[R] How to get normal/ rankit scores from non-normal data with ties.


I would like to see whether pathogen levels influenced certain bumblebee colony development parameters such as the number of queen pupae produced.

Due to non-normality of the data I would like to do a rankit transformation of the data as suggested by [Bishara & Hittner (2012)][1].

To define this transformation, let x_r be the ascending rank of x, such that xr = 1 for the lowest value of x. The RIN transformation function used here is

f(x)= Φ^(-1) ((x_r-0.5)/n)

where Φ^(-1)is the inverse normal cumulative distribution function and n is the sample size (Bliss, 1967).
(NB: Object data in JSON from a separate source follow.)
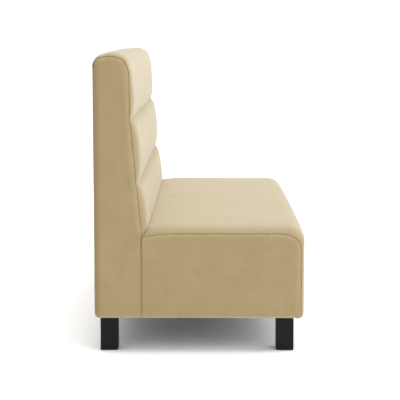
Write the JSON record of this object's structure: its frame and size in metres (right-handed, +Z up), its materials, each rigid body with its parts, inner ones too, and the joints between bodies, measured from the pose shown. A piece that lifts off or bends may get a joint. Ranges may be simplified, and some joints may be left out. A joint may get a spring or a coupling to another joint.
{
  "type": "restaurant booth seating",
  "caption": "Upholstered bench with a channelled, raked high back, a padded seat box and square block legs with levelling glides.",
  "frame": {"origin": "on the floor, under the middle of the bench's length and depth", "axes": "+Z up, +X along the bench to the sitter's left, -Y is the front that a sitter faces; left and right in names are as seen from in front"},
  "size_m": [1.5, 0.758, 1.08],
  "materials": {
    "upholstery": "soft satin faux leather, tan",
    "foam": "open-cell foam, cream",
    "felt": "needled felt, grey",
    "dust_cloth": "non-woven cloth, black",
    "plywood": "sanded birch plywood",
    "leg_black": "black satin lacquer on hardwood",
    "steel": "zinc-plated steel",
    "spring_steel": "oiled spring steel",
    "glide_plastic": "moulded nylon, black"
  },
  "bodies": {
    "bench": {"seat_end_frame_left": "plywood", "seat_divider_left": "plywood", "back_side_frame_left": "plywood", "back_rib_left": "plywood", "seat_end_cover_left": "upholstery", "back_end_cover_left": "upholstery", "seat_end_frame_right": "plywood", "seat_divider_right": "plywood", "back_side_frame_right": "plywood", "back_rib_right": "plywood", "seat_end_cover_right": "upholstery", "back_end_cover_right": "upholstery", "seat_front_rail": "plywood", "seat_rear_rail": "plywood", "back_bottom_rail": "plywood", "back_lumbar_rail": "plywood", "back_top_rail": "plywood", "back_board": "plywood", "outer_back_panel": "plywood", "seat_foam": "foam", "front_rail_foam": "foam", "back_foam_lower": "foam", "back_foam_middle": "foam", "back_foam_top": "foam", "seat_cover": "upholstery", "back_channel_cover": "upholstery", "outer_back_cover": "upholstery", "spring_insulator": "felt", "dust_cover": "dust_cloth", "seat_springs": "spring_steel", "spring_clips": "steel", "frame_screws": "steel", "joining_bolts": "steel", "joining_washers": "steel", "joining_tee_nuts": "steel", "leg_bolts": "steel", "leg_tee_nuts": "steel", "glide_nuts": "steel", "leg_front_left": "leg_black", "leg_block_front_left": "plywood", "leg_front_right": "leg_black", "leg_block_front_right": "plywood", "leg_rear_left": "leg_black", "leg_block_rear_left": "plywood", "leg_rear_right": "leg_black", "leg_block_rear_right": "plywood"},
    "glide_front_left": {"glide_pad_front_left": "glide_plastic", "glide_stem_front_left": "steel"},
    "glide_front_right": {"glide_pad_front_right": "glide_plastic", "glide_stem_front_right": "steel"},
    "glide_rear_left": {"glide_pad_rear_left": "glide_plastic", "glide_stem_rear_left": "steel"},
    "glide_rear_right": {"glide_pad_rear_right": "glide_plastic", "glide_stem_rear_right": "steel"}
  },
  "joints": [
    {"name": "glide_front_left_height", "type": "slide", "parent": "bench", "child": "glide_front_left", "axis": [0, 0, -1], "range_m": [0, 0.012]},
    {"name": "glide_front_right_height", "type": "slide", "parent": "bench", "child": "glide_front_right", "axis": [0, 0, -1], "range_m": [0, 0.012]},
    {"name": "glide_rear_left_height", "type": "slide", "parent": "bench", "child": "glide_rear_left", "axis": [0, 0, -1], "range_m": [0, 0.012]},
    {"name": "glide_rear_right_height", "type": "slide", "parent": "bench", "child": "glide_rear_right", "axis": [0, 0, -1], "range_m": [0, 0.012]}
  ]
}
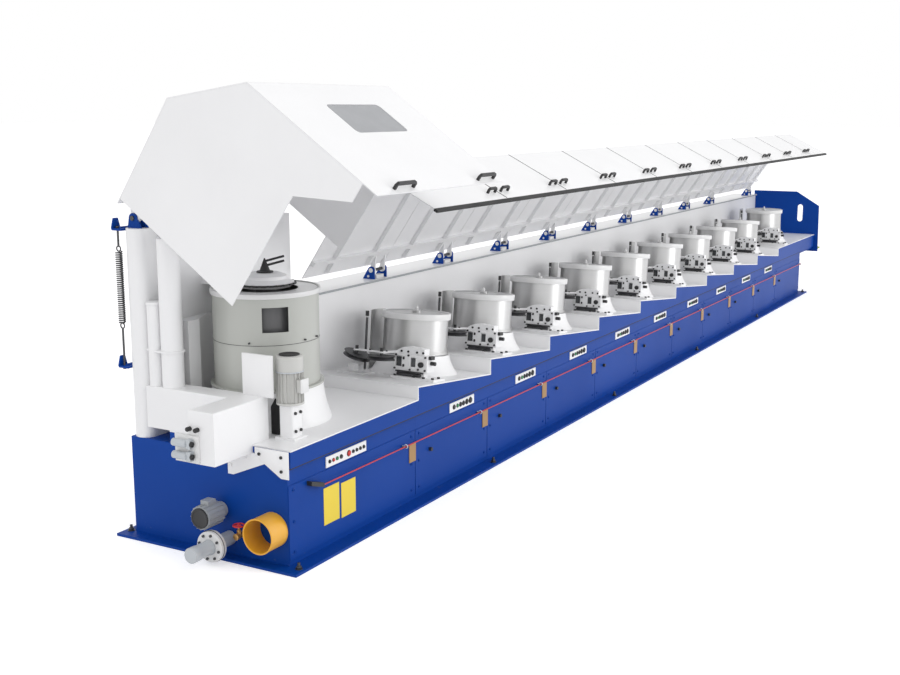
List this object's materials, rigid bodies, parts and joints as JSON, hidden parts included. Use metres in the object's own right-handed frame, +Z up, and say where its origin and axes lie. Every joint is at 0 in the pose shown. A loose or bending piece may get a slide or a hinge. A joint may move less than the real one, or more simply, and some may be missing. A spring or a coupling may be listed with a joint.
{
  "type": "wire drawing machine",
  "caption": "Straight-line wire drawing machine: stepped deck with turning blocks and die boxes, a large take-up block, and hinged safety hoods shown open.",
  "frame": {"origin": "on the floor under the middle of the base", "axes": "+X along the wire towards the far end, +Y towards the rear wall, +Z up"},
  "size_m": [16.138, 2.3192, 3.3111],
  "materials": {
    "blue_paint": "semi-gloss cobalt blue paint",
    "white_paint": "satin white powder coat",
    "block_steel": "turned and ground steel",
    "grey_paint": "grey machinery paint",
    "dark_steel": "darkened steel",
    "black_plastic": "matte black",
    "seal_rubber": "matte black rubber",
    "yellow_paint": "yellow paint",
    "red_cover": "red plastic coating",
    "brass": "dull brass",
    "window_tint": "smoked clear sheet"
  },
  "bodies": {
    "frame": {"base_frame": "blue_paint", "plinth": "blue_paint", "front_covers": "blue_paint", "far_end_plate": "blue_paint", "hinge_ears": "blue_paint", "deck": "white_paint", "rear_wall": "white_paint", "tall_wall": "white_paint", "corner_column": "white_paint", "riser_pipes": "white_paint", "block_skirts": "white_paint", "die_boxes": "white_paint", "take_up_skirt": "white_paint", "winding_head": "white_paint", "traverse_cover": "white_paint", "traverse_brackets": "white_paint", "button_plates": "white_paint", "take_up_housing": "block_steel", "take_up_drum": "block_steel", "sensor_posts": "block_steel", "air_valves": "grey_paint", "traverse_motor": "grey_paint", "pump": "grey_paint", "suction_pipe": "grey_paint", "guide_sheaves": "dark_steel", "balance_spring": "dark_steel", "hinge_pins": "dark_steel", "winding_fingers": "dark_steel", "deck_fittings": "black_plastic", "valve_caps": "black_plastic", "rope_brackets": "black_plastic", "push_buttons": "black_plastic", "air_duct": "yellow_paint", "label_plates": "yellow_paint", "take_off_wheel": "yellow_paint", "pull_rope": "red_cover", "latch_strips": "brass", "drain_valve": "brass"},
    "long_hood": {"hood_front_panels": "white_paint", "hood_roof_panels": "white_paint", "hood_front_ribs": "white_paint", "hood_roof_ribs": "white_paint", "hood_seal": "seal_rubber", "hood_handles": "black_plastic", "hood_handle_feet": "black_plastic"},
    "large_hood": {"big_hood_front": "white_paint", "big_hood_window": "window_tint", "big_hood_roof": "white_paint", "big_hood_sides": "white_paint", "big_hood_handles": "black_plastic"},
    "block_1": {"block_1": "block_steel"},
    "block_2": {"block_2": "block_steel"},
    "block_3": {"block_3": "block_steel"},
    "block_4": {"block_4": "block_steel"},
    "block_5": {"block_5": "block_steel"},
    "block_6": {"block_6": "block_steel"},
    "block_7": {"block_7": "block_steel"},
    "block_8": {"block_8": "block_steel"},
    "block_9": {"block_9": "block_steel"},
    "block_10": {"block_10": "block_steel"}
  },
  "joints": [
    {"name": "block_1_spin", "type": "hinge", "parent": "frame", "child": "block_1", "pos_m": [-4.77, -0.195, 0.87092], "axis": [0.1097, 0, 0.994], "continuous": true},
    {"name": "block_2_spin", "type": "hinge", "parent": "frame", "child": "block_2", "pos_m": [-3.52, -0.195, 0.87092], "axis": [0.1097, 0, 0.994], "continuous": true},
    {"name": "block_3_spin", "type": "hinge", "parent": "frame", "child": "block_3", "pos_m": [-2.27, -0.195, 0.87092], "axis": [0.1097, 0, 0.994], "continuous": true},
    {"name": "block_4_spin", "type": "hinge", "parent": "frame", "child": "block_4", "pos_m": [-1.02, -0.195, 0.87092], "axis": [0.1097, 0, 0.994], "continuous": true},
    {"name": "block_5_spin", "type": "hinge", "parent": "frame", "child": "block_5", "pos_m": [0.23, -0.195, 0.87092], "axis": [0.1097, 0, 0.994], "continuous": true},
    {"name": "block_6_spin", "type": "hinge", "parent": "frame", "child": "block_6", "pos_m": [1.48, -0.195, 0.87092], "axis": [0.1097, 0, 0.994], "continuous": true},
    {"name": "block_7_spin", "type": "hinge", "parent": "frame", "child": "block_7", "pos_m": [2.73, -0.195, 0.87092], "axis": [0.1097, 0, 0.994], "continuous": true},
    {"name": "block_8_spin", "type": "hinge", "parent": "frame", "child": "block_8", "pos_m": [3.98, -0.195, 0.87092], "axis": [0.1097, 0, 0.994], "continuous": true},
    {"name": "block_9_spin", "type": "hinge", "parent": "frame", "child": "block_9", "pos_m": [5.23, -0.195, 0.87092], "axis": [0.1097, 0, 0.994], "continuous": true},
    {"name": "block_10_spin", "type": "hinge", "parent": "frame", "child": "block_10", "pos_m": [6.701, -0.195, 0.941], "axis": [0, 0, 1], "continuous": true},
    {"name": "long_hood_hinge", "type": "hinge", "parent": "frame", "child": "long_hood", "pos_m": [0, 0.39, 1.7], "axis": [1, 0, 0], "range_deg": [0, 63]},
    {"name": "large_hood_hinge", "type": "hinge", "parent": "frame", "child": "large_hood", "pos_m": [-6.4, 0.67, 2.37], "axis": [1, 0, 0], "range_deg": [0, 55]}
  ]
}
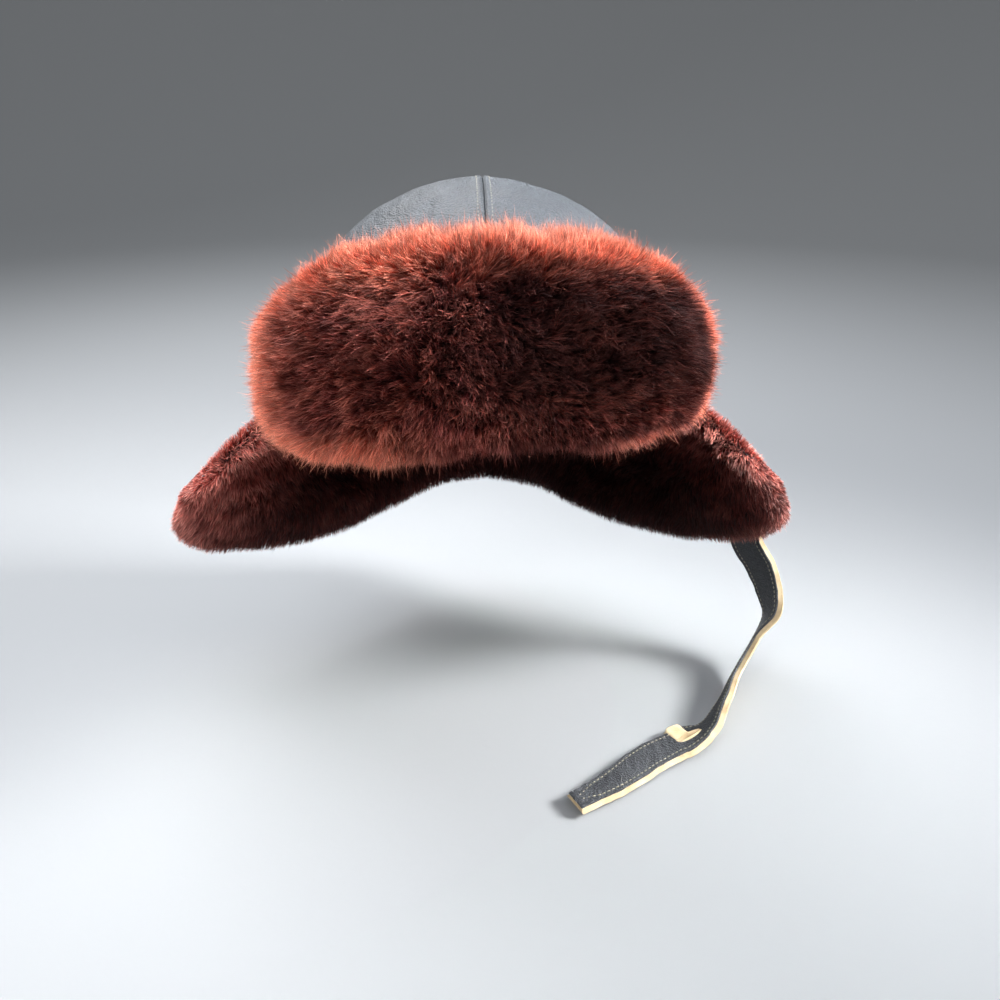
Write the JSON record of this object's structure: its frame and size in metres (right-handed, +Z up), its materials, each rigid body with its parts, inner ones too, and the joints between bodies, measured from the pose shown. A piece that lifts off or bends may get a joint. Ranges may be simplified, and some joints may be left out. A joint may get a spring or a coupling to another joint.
{
  "type": "earflap hat",
  "caption": "Winter hat with a two-panel leather crown, a turned-up visor of deep fur, fur-lined ear and neck flaps and a slit chin strap hanging from one flap.",
  "frame": {"origin": "the place where the top of the head touches the inside of the crown", "axes": "+Z up, the wearer faces -Y, +X towards the flap that carries the strap"},
  "size_m": [0.3721, 0.2478, 0.3087],
  "materials": {
    "crown_leather": "smooth black grain leather with a soft sheen",
    "raw_hide": "suede side of a dyed fur skin",
    "fur": "deep soft pile, dark red brown with paler rust tips",
    "strap_core": "undyed tan leather, matte cut edge",
    "button": "moulded black button"
  },
  "bodies": {
    "root": {"crown_panel_left": "crown_leather", "crown_panel_right": "crown_leather", "flap_left": "crown_leather", "flap_right": "crown_leather", "visor_hide": "raw_hide", "visor_fur": "fur", "flap_fur_left": "fur", "flap_fur_right": "fur", "chin_strap_core": "strap_core", "chin_strap_face": "crown_leather", "flap_button": "button"}
  },
  "joints": []
}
I could not figure out how to do the rankit transformation in R. I tried this:

    my.df$queen.pupae_rankit = qnorm((rank(my.df$queen.pupae)-0.5)/length(my.df$queen.pupae))
However, the ties seem to prevent a normal distribution of the rankit scores:


Therefore, I would like to know

  1. How can I get rankit scores from data with ties?
  2. Is the qnorm function actually the correct function to get the inverse cumulative distribution function
  3. [Bishara & Hittner (2012)][1] used the rankit scores in Pearson correlations rather than regressions. I know in a regression only the independent variable has to be normally distributed. Should I anyway, as [Bishara & Hittner (2012)] did transform also the dependent variable?